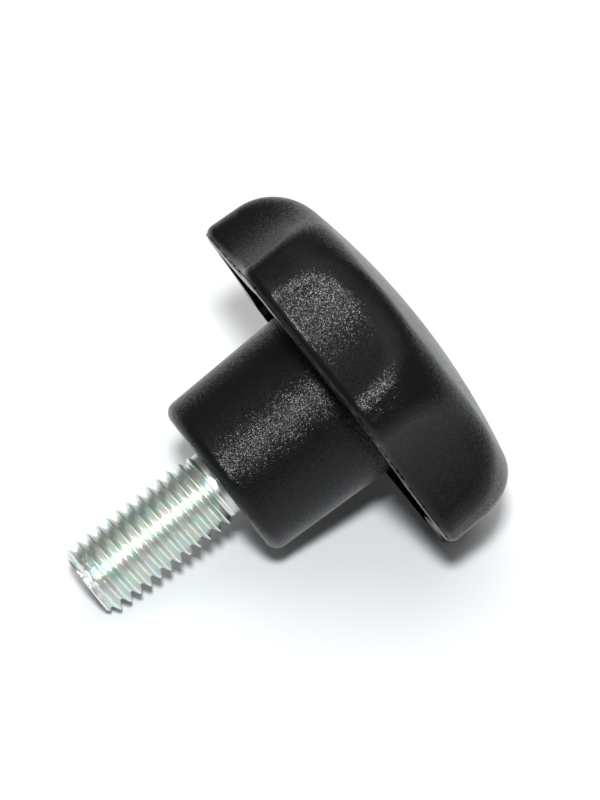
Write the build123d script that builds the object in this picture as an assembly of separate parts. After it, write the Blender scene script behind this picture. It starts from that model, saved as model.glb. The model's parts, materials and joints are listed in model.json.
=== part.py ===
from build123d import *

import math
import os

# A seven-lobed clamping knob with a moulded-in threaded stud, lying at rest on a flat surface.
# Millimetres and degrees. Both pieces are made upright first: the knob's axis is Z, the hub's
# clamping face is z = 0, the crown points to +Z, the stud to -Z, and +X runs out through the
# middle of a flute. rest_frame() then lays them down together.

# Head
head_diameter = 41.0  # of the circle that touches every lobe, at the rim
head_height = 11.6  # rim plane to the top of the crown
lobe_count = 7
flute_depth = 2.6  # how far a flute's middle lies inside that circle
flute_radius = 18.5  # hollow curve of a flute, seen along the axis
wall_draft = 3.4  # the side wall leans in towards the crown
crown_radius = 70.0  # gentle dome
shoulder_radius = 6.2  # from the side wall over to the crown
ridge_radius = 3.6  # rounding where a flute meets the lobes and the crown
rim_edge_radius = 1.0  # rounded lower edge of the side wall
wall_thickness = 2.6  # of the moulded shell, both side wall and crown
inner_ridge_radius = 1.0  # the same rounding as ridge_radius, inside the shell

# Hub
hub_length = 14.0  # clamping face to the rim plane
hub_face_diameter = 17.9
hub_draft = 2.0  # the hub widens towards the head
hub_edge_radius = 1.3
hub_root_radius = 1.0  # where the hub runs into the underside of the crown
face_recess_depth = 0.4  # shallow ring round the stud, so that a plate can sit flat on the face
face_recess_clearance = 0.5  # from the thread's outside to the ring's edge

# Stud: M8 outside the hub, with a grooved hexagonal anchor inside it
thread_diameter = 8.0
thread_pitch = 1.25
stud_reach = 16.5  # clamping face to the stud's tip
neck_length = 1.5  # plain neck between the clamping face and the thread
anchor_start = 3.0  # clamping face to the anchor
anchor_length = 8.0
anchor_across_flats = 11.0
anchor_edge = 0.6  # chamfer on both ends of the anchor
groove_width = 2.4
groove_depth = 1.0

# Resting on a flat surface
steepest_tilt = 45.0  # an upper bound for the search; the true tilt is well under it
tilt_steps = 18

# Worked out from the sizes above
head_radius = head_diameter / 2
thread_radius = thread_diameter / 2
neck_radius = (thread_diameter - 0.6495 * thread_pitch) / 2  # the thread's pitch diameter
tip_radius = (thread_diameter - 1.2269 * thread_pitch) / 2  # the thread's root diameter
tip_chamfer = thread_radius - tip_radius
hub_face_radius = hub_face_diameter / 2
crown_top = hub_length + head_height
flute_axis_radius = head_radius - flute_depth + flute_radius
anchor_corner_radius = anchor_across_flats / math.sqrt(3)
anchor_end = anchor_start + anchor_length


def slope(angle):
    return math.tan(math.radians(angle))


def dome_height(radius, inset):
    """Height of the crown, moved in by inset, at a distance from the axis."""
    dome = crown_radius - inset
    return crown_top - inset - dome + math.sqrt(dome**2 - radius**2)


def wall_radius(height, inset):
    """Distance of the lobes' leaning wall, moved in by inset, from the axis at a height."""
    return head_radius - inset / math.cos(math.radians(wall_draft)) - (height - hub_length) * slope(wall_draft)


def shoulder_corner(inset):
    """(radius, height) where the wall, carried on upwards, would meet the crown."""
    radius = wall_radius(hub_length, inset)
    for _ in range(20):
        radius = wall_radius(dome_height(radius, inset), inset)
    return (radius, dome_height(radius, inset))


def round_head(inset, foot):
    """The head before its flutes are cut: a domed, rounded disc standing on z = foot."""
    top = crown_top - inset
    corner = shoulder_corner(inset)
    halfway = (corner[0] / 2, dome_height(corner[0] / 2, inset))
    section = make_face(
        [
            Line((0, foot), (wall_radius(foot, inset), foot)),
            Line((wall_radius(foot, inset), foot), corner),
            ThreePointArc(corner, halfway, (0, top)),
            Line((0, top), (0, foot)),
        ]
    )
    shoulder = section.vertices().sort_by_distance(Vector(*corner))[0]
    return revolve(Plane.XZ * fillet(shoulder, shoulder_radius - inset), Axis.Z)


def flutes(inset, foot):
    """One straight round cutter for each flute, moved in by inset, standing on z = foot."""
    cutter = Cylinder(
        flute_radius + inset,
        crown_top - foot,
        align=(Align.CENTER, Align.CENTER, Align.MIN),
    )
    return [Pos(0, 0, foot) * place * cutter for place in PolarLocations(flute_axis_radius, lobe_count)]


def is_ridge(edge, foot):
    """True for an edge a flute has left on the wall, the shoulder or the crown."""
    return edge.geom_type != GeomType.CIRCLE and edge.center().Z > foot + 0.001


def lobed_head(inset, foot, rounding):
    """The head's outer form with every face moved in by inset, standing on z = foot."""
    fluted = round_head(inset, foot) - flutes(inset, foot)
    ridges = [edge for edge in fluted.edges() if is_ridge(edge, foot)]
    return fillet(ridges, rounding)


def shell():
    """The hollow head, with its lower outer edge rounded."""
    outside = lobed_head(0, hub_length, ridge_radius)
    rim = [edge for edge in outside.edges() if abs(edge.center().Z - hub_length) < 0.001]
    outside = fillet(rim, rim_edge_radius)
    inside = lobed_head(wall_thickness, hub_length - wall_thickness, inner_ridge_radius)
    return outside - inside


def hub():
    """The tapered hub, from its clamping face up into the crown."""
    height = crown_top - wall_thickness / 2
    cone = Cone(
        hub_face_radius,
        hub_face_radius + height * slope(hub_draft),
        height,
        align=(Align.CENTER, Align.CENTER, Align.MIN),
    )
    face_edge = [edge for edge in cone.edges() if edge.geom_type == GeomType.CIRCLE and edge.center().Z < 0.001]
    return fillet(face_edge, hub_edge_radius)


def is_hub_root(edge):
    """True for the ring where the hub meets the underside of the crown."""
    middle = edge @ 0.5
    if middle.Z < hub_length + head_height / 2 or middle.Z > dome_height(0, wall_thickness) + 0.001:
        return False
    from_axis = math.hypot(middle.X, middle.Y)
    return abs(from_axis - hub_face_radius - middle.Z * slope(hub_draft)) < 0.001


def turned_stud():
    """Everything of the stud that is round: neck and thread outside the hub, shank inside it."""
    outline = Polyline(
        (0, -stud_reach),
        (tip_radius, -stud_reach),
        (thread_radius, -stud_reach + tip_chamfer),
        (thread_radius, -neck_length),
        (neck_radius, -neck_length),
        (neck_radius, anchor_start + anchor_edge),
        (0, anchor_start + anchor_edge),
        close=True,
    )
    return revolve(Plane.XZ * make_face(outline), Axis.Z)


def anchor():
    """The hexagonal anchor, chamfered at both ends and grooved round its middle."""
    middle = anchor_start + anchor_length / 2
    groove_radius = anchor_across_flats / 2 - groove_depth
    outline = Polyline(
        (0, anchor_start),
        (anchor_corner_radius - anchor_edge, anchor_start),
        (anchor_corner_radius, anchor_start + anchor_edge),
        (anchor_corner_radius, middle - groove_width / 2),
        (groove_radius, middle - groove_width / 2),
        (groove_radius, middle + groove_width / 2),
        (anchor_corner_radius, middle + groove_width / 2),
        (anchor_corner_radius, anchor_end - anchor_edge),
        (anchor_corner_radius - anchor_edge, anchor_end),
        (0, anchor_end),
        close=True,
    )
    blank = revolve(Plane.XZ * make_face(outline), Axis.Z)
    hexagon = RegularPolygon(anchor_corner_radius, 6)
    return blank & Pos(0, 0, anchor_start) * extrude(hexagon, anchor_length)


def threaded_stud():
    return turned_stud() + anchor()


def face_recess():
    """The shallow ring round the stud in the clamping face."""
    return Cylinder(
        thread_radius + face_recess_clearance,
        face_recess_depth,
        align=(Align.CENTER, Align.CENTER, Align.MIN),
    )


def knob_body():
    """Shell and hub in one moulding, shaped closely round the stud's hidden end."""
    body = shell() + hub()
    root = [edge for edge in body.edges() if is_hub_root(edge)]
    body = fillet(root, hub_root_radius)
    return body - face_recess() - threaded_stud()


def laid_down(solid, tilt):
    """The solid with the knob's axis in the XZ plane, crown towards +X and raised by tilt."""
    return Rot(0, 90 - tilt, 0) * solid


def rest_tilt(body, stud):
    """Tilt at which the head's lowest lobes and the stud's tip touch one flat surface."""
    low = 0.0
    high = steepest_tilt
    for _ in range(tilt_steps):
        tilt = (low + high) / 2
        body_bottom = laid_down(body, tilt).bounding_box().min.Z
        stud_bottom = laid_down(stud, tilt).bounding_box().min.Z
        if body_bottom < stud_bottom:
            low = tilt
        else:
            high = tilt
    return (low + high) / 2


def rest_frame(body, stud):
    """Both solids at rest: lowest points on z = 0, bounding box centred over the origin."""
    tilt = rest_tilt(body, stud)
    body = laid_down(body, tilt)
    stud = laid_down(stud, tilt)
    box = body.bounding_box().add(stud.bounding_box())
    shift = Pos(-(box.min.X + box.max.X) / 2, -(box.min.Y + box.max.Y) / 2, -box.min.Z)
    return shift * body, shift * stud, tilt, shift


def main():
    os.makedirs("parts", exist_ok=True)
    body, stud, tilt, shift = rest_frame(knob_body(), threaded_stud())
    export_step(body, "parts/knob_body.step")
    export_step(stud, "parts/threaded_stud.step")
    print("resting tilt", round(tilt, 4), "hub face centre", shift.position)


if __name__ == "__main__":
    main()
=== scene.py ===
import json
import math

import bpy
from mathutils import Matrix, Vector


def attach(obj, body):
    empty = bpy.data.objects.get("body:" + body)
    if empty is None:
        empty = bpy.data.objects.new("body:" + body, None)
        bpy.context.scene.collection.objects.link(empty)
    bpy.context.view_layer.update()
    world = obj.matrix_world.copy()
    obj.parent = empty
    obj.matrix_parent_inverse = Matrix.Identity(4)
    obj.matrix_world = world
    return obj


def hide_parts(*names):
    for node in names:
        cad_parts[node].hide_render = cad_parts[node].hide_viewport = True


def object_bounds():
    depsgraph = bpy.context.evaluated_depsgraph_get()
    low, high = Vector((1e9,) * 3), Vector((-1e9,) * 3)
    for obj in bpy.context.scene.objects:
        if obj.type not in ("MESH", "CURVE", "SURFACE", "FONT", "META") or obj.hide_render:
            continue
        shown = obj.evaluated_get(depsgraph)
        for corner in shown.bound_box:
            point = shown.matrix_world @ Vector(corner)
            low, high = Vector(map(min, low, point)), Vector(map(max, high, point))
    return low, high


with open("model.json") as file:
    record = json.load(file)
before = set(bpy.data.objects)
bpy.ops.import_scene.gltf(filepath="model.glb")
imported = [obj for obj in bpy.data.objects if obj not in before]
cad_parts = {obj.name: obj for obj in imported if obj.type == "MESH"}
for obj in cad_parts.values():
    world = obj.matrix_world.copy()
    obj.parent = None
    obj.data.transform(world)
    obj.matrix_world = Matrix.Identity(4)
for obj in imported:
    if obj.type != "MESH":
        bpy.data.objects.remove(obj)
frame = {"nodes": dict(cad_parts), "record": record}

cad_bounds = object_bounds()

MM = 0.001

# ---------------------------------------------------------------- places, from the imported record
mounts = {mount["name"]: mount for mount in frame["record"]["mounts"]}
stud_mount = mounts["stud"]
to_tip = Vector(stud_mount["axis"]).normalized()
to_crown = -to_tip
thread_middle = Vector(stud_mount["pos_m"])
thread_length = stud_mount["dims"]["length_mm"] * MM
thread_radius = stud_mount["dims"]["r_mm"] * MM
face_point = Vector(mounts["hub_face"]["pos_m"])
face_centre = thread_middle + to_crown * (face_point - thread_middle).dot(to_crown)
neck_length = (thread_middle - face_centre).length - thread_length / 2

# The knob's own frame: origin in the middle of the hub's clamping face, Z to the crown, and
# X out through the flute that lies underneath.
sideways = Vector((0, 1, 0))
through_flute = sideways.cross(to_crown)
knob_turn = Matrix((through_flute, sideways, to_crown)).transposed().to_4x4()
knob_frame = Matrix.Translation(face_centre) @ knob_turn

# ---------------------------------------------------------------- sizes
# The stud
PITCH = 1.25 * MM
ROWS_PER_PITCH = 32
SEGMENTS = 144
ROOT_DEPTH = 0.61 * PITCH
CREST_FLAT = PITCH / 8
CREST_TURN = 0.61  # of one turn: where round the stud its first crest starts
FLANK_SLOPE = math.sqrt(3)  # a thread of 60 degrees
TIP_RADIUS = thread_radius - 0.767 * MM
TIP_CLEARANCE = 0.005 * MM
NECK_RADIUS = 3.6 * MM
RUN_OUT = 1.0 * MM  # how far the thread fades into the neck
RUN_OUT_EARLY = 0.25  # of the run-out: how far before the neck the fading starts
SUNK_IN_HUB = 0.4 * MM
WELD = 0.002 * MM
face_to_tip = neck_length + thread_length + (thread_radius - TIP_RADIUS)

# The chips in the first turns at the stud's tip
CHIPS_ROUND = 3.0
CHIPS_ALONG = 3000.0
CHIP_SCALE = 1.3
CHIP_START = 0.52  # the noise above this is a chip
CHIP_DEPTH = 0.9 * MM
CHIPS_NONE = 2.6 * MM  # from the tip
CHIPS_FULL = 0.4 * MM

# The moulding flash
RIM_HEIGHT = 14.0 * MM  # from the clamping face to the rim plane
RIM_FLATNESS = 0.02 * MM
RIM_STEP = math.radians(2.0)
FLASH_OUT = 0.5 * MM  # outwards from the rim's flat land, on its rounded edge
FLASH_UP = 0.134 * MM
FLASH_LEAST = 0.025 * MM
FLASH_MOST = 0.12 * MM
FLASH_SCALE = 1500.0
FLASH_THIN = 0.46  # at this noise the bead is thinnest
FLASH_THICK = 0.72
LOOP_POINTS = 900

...

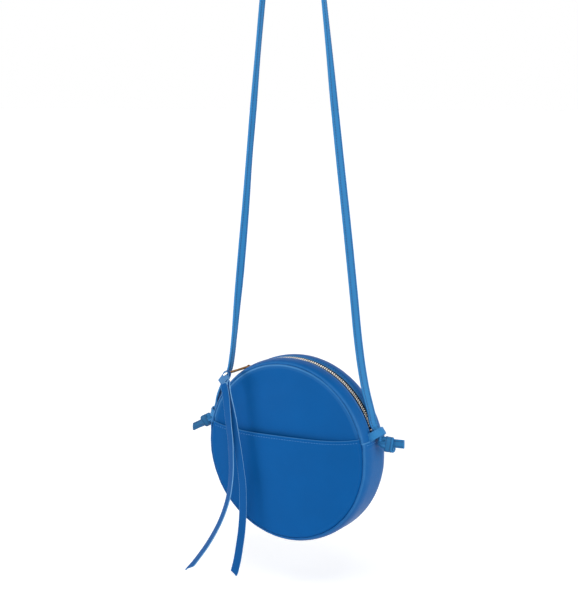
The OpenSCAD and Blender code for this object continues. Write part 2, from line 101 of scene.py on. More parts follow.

**What the task asks**
Transcribe nothing but the lines from the line with "body, stud, tilt, shift" through the line with "obj.data.transform(world)", reproducing each exactly.

**Written response**
    body, stud, tilt, shift = rest_frame(knob_body(), threaded_stud())
    export_step(body, "parts/knob_body.step")
    export_step(stud, "parts/threaded_stud.step")
    print("resting tilt", round(tilt, 4), "hub face centre", shift.position)


if __name__ == "__main__":
    main()
=== scene.py ===
import json
import math

import bpy
from mathutils import Matrix, Vector


def attach(obj, body):
    empty = bpy.data.objects.get("body:" + body)
    if empty is None:
        empty = bpy.data.objects.new("body:" + body, None)
        bpy.context.scene.collection.objects.link(empty)
    bpy.context.view_layer.update()
    world = obj.matrix_world.copy()
    obj.parent = empty
    obj.matrix_parent_inverse = Matrix.Identity(4)
    obj.matrix_world = world
    return obj


def hide_parts(*names):
    for node in names:
        cad_parts[node].hide_render = cad_parts[node].hide_viewport = True


def object_bounds():
    depsgraph = bpy.context.evaluated_depsgraph_get()
    low, high = Vector((1e9,) * 3), Vector((-1e9,) * 3)
    for obj in bpy.context.scene.objects:
        if obj.type not in ("MESH", "CURVE", "SURFACE", "FONT", "META") or obj.hide_render:
            continue
        shown = obj.evaluated_get(depsgraph)
        for corner in shown.bound_box:
            point = shown.matrix_world @ Vector(corner)
            low, high = Vector(map(min, low, point)), Vector(map(max, high, point))
    return low, high


with open("model.json") as file:
    record = json.load(file)
before = set(bpy.data.objects)
bpy.ops.import_scene.gltf(filepath="model.glb")
imported = [obj for obj in bpy.data.objects if obj not in before]
cad_parts = {obj.name: obj for obj in imported if obj.type == "MESH"}
for obj in cad_parts.values():
    world = obj.matrix_world.copy()
    obj.parent = None
    obj.data.transform(world)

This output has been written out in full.